Yes, if brokers use regulated stablecoins (USDT, USDC) and perform blockchain analytics, source-of-funds verification, and conversion through licensed providers.
6. How do SEPA Instant Payments improve forex processing?
They enable real-time euro transfers under 10 seconds, removing chargebacks and reducing fees by up to 70 % compared with cards.
7. What are rolling reserves, and why do forex brokers face them?
Rolling reserves (5–15 % of funds held for 3–6 months) protect processors against chargebacks and fraud. Strong track records can help negotiate reductions.
8. What is the role of PSPs and acquirers in forex payments?
PSPs connect multiple payment methods and acquirers. Acquirers handle card network authorisation and settlement, ensuring funds move securely and compliantly.
9. How does open banking reduce forex transaction costs?
By cutting out card networks. Brokers pay 0.5–1 % per transaction versus 2.5–4 % for cards, with instant settlement and zero chargebacks.
10. Can brokers offer both fiat and crypto deposits safely?
Yes — hybrid setups combining fiat (via PSPs) and crypto (via regulated gateways) allow global reach while maintaining full AML/KYC controls.
11. What’s the average processing time for forex withdrawals in 2026?
E-wallets: within 24 hours. Bank transfers via SEPA Instant or Faster Payments: under an hour.
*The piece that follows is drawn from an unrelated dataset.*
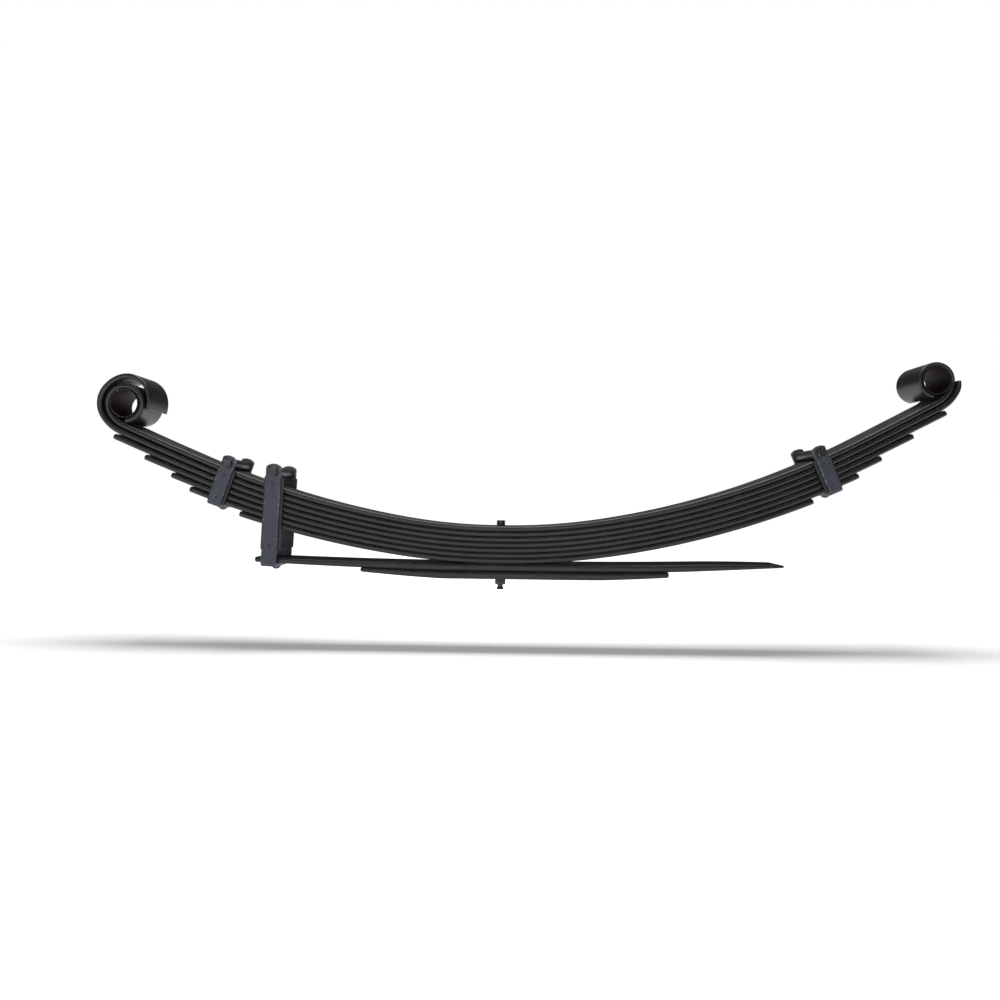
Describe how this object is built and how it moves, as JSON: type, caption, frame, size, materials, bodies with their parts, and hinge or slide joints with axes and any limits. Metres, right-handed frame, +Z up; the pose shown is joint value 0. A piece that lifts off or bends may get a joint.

Crypto: within 30–60 minutes after approval.
12. How can brokers reduce chargeback fraud?
Implement 3D Secure 2, clear billing descriptors, and maintain complete transaction logs (including IP and trading history) for representation.
13. How does automation improve payment speed?
Automation enables pre-validation of transactions, real-time fraud screening, and split settlements — all of which shorten manual review times.
14. What compliance checks are mandatory before withdrawal?
Identity (KYC), address, and source-of-funds verification are required under FCA, CFTC, and MiFID II regulations. Automated checks now handle 90 % of these cases.
15. Strategic Insight
In 2026, “instant” becomes the new normal.
Forex platforms combining compliance automation, multi-rail infrastructure, and real-time payments will dominate trader satisfaction and retention.